The next day I had my answer. While Linda was true to her word not baking, she still found a way to draw us into to her vortex of batter and make us bake for her. Here was the clever girl’s post:
Quick! Do this! Since I’m not baking, you should!
Get out a big bowl. Dump in a cup of oatmeal, a chopped up stick of butter, and 1 1/2 cups boiling water. Stir it up a little bit (not too much) and let it sit for a bit. Maybe 20 minutes. Add 1 cup sugar, 1/2 cup brown sugar and 3/4 cup molasses. Stir it up. Add an egg, 1/2 tsp baking soda and 1/2 tsp. salt. Mix it up and add 1 1/3 cup flour and mix well. Put in a buttered cake pan. 350 35-40 minutes. Let me know how it goes.
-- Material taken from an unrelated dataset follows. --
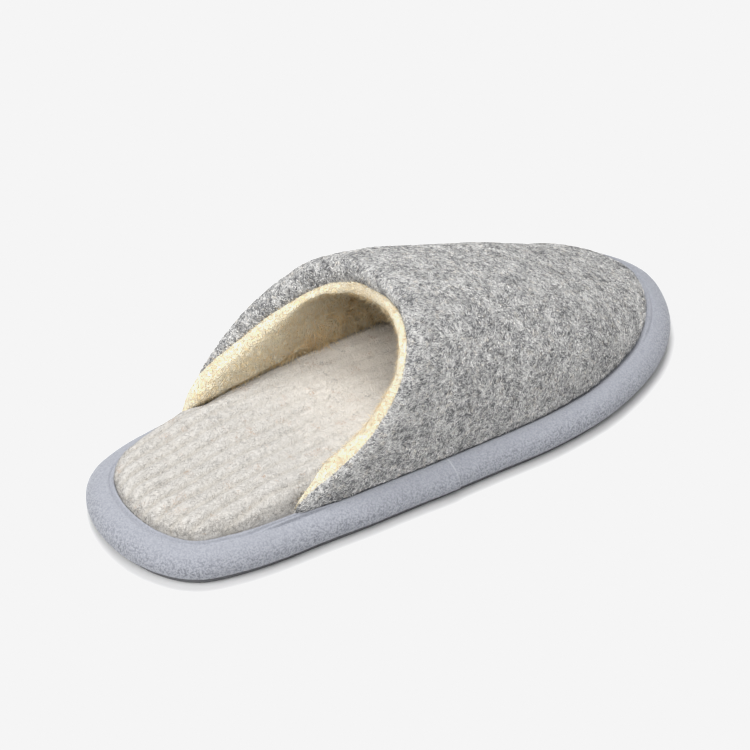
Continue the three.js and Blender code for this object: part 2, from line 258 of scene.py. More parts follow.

I had no choice but to oblige. I was doing this for Linda, for her cause, for her misguided month of going cold turkey on baked goods. I was baking and eating this cake for her, taking one for bakers everywhere. When I responded, “What about the frosting?” She said it was moist enough without frosting. What I heard, “Blah, blah, blah, blah frosting.” When I insisted, she suggested I google “boiled coconut frosting,” which I did. And may I say it was the perfect pairing of moist and moister. (What’s that, do I hear angels singing?)
And so I offer up Linda’s oatmeal molasses cake recipe with a crown of boiled coconut frosting—my choice to gild an already exceptional lily of a cake.
Amazingly Moist Oatmeal Molasses Cake
- 1 cup oatmeal
- 1 stick butter (8 tablespoons)
- 1 1/2 cup boiling water
- 1 cup sugar
- 1/2 cup brown sugar ((light or dark, okay))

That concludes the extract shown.